Set task »
Take the data below and extract the lines from the one with "for (turn = [0, 180])" to the one with "points = [vertex.co", inclusive, exactly as written.

Collected material »
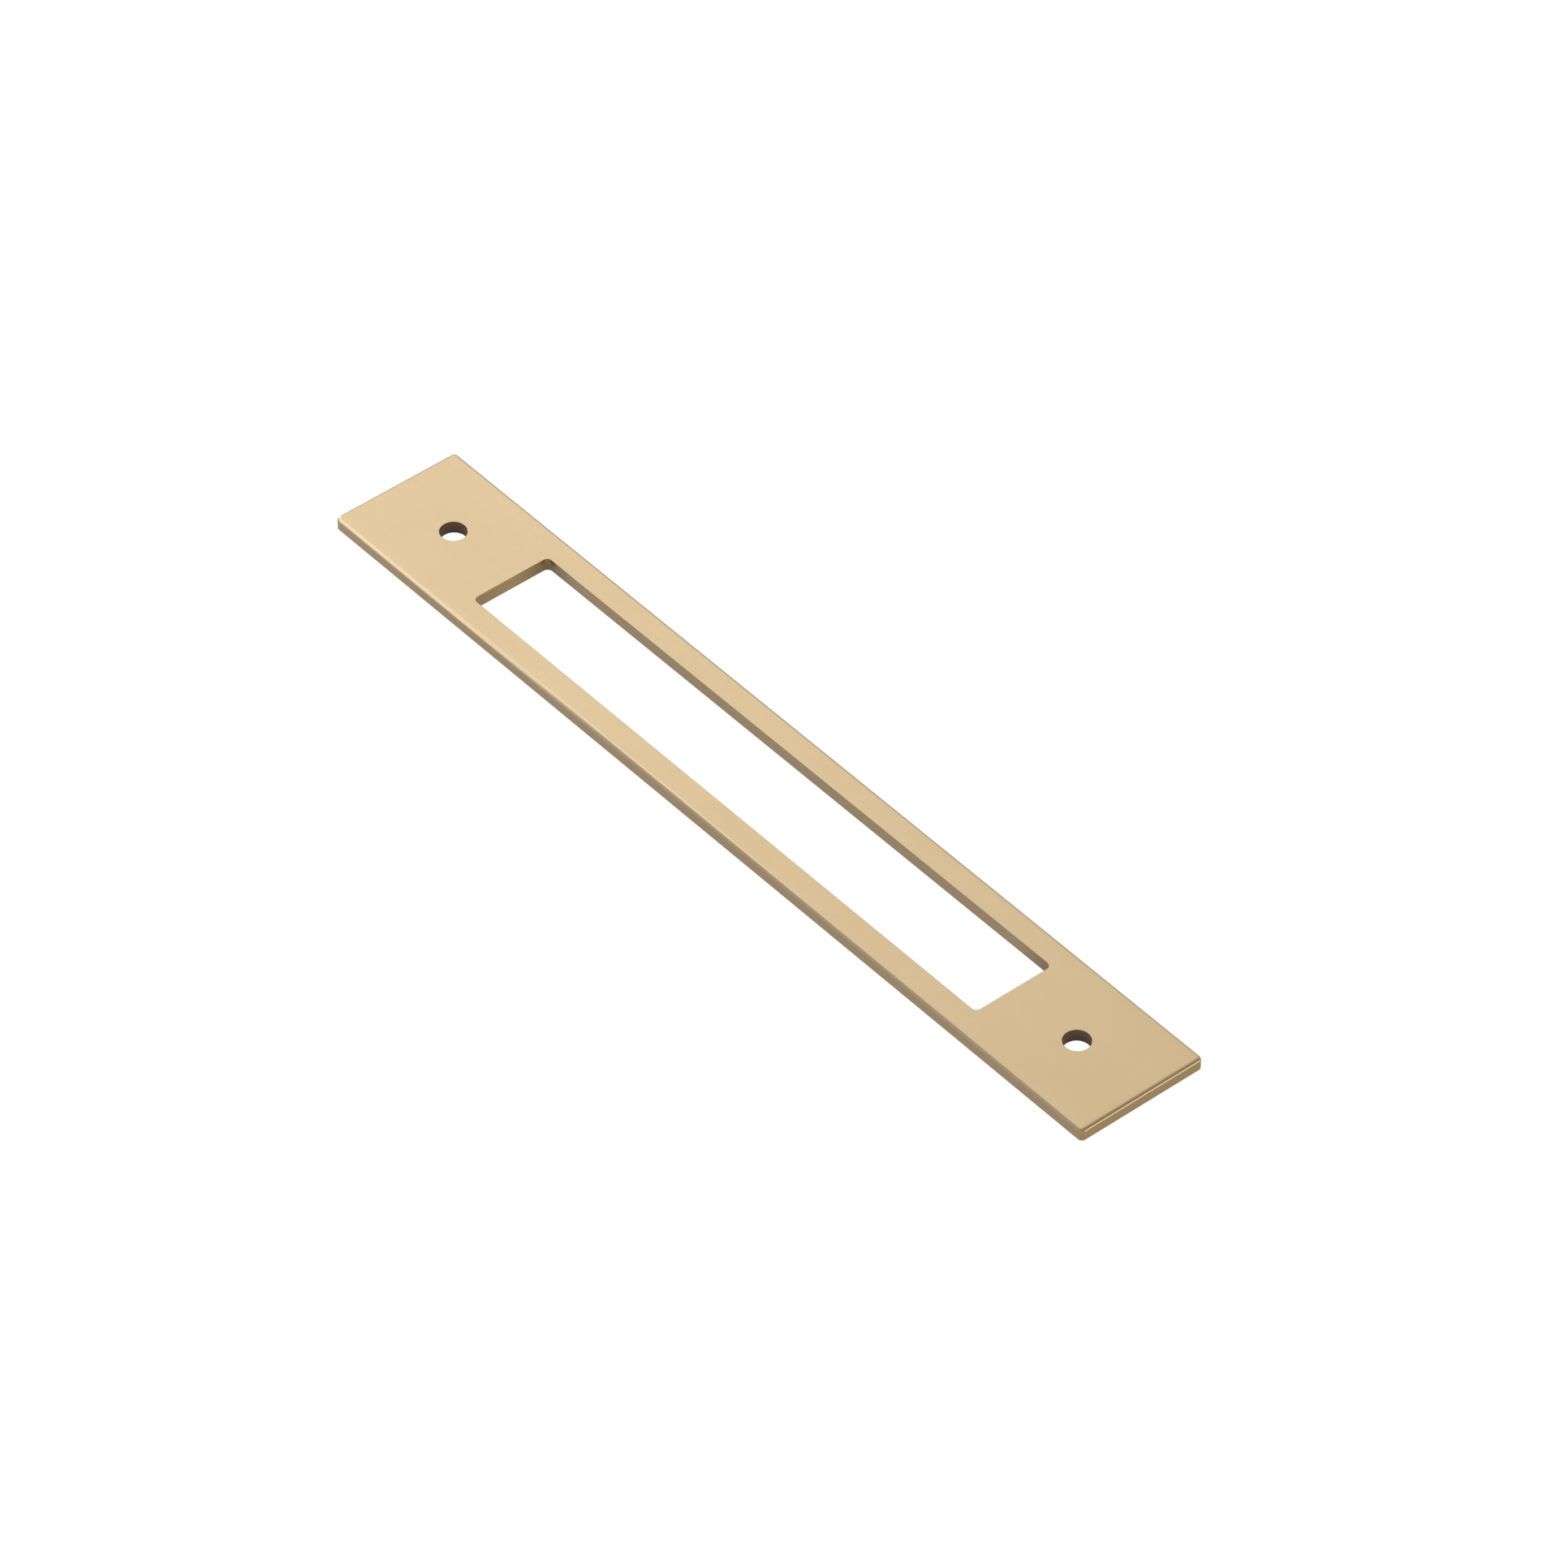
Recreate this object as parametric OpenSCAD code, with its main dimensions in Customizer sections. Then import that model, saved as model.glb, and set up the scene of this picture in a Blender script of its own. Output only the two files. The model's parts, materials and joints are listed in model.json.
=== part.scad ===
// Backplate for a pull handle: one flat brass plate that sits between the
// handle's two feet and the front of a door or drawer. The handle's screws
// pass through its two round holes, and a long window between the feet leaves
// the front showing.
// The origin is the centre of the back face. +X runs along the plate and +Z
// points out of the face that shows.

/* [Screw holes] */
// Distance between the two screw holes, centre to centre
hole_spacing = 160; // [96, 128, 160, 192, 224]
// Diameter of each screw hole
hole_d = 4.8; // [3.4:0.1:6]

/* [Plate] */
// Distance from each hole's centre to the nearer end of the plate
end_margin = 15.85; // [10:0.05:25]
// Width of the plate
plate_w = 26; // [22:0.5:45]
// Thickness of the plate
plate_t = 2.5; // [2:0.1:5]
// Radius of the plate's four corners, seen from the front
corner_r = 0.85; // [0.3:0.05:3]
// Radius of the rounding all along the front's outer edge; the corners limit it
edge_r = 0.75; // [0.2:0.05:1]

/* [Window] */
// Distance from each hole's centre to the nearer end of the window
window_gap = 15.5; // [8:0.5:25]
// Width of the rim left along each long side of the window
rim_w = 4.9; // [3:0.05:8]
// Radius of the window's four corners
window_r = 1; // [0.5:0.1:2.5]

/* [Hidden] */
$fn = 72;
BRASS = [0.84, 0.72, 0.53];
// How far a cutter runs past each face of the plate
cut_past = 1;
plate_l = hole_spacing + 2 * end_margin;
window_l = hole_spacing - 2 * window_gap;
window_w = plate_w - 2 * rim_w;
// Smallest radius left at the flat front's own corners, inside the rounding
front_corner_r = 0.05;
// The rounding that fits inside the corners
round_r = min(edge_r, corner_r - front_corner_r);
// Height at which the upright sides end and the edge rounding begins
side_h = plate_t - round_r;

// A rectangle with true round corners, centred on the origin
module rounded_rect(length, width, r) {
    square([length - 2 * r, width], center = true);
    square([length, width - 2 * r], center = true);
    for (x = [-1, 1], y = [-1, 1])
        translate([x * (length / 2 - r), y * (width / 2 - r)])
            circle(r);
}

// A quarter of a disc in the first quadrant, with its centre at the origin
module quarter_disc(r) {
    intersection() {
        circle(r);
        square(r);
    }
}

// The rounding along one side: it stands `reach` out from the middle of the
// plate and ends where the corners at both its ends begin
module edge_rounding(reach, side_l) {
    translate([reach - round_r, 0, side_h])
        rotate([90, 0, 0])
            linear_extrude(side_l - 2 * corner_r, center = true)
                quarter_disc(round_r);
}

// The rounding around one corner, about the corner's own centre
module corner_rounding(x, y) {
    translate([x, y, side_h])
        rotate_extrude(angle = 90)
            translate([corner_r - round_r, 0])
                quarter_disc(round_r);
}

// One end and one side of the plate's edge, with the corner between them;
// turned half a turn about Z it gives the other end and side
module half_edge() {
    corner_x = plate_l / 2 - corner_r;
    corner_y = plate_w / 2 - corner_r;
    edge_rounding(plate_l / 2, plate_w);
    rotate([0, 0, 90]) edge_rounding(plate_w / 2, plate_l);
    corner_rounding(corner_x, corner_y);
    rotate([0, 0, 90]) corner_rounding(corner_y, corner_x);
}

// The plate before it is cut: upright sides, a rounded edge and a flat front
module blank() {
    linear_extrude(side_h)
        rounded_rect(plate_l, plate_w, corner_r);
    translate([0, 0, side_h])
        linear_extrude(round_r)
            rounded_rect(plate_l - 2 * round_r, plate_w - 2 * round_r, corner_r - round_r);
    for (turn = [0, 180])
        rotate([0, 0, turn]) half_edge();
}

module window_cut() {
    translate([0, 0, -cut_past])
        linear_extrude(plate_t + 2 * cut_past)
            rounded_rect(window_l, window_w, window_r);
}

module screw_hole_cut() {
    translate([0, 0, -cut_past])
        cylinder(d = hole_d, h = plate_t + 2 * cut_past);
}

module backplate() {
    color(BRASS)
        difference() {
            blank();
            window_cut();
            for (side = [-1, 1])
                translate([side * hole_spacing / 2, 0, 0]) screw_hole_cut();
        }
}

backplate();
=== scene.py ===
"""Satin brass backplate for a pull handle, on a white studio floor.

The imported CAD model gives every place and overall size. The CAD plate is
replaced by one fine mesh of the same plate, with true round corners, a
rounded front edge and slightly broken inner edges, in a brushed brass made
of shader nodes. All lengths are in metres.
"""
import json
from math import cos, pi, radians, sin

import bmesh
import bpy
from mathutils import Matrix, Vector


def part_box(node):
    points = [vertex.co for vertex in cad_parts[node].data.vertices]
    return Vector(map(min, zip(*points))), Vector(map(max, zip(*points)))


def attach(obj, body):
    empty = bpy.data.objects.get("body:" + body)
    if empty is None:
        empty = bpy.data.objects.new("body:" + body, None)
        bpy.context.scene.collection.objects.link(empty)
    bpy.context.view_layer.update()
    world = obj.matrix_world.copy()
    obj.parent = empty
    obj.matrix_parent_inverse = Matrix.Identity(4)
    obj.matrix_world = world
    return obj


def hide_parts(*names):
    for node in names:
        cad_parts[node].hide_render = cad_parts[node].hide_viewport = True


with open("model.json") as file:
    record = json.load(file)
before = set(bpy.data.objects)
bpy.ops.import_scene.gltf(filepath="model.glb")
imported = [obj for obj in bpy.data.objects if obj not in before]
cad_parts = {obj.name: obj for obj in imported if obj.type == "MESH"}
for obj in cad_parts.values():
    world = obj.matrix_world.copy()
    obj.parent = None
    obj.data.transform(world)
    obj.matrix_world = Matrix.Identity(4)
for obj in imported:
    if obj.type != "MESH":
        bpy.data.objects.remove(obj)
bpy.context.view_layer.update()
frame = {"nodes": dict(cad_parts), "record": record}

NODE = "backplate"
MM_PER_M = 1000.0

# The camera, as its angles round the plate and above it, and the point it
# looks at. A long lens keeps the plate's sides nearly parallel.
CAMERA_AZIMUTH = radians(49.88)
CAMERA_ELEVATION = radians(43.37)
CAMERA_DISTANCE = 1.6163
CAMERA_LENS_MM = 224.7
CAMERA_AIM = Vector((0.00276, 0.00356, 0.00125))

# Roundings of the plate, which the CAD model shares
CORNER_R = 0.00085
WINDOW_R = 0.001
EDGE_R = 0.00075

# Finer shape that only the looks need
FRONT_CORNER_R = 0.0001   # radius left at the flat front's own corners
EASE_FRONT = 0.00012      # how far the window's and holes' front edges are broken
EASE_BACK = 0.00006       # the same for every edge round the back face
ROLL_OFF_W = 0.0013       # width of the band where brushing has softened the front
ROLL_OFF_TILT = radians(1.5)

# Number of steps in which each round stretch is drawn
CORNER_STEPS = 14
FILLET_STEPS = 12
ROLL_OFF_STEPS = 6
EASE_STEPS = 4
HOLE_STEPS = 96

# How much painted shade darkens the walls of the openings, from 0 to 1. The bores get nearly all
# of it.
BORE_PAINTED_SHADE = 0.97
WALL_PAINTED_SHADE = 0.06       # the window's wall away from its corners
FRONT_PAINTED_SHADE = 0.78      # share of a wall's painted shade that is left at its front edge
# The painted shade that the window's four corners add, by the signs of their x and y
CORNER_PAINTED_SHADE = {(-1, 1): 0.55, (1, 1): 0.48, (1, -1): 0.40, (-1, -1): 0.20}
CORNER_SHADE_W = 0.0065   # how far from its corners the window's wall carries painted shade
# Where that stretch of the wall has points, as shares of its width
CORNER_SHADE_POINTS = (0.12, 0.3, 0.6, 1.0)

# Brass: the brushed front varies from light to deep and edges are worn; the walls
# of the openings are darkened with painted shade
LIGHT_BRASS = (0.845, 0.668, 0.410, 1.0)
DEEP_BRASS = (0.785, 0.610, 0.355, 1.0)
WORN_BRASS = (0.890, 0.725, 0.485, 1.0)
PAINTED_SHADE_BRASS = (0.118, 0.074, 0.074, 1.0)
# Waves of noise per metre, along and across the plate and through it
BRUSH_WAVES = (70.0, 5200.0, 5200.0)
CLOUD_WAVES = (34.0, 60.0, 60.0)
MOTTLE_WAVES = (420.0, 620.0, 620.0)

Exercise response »
    for (turn = [0, 180])
        rotate([0, 0, turn]) half_edge();
}

module window_cut() {
    translate([0, 0, -cut_past])
        linear_extrude(plate_t + 2 * cut_past)
            rounded_rect(window_l, window_w, window_r);
}

module screw_hole_cut() {
    translate([0, 0, -cut_past])
        cylinder(d = hole_d, h = plate_t + 2 * cut_past);
}

module backplate() {
    color(BRASS)
        difference() {
            blank();
            window_cut();
            for (side = [-1, 1])
                translate([side * hole_spacing / 2, 0, 0]) screw_hole_cut();
        }
}

backplate();
=== scene.py ===
"""Satin brass backplate for a pull handle, on a white studio floor.

The imported CAD model gives every place and overall size. The CAD plate is
replaced by one fine mesh of the same plate, with true round corners, a
rounded front edge and slightly broken inner edges, in a brushed brass made
of shader nodes. All lengths are in metres.
"""
import json
from math import cos, pi, radians, sin

import bmesh
import bpy
from mathutils import Matrix, Vector


def part_box(node):
    points = [vertex.co for vertex in cad_parts[node].data.vertices]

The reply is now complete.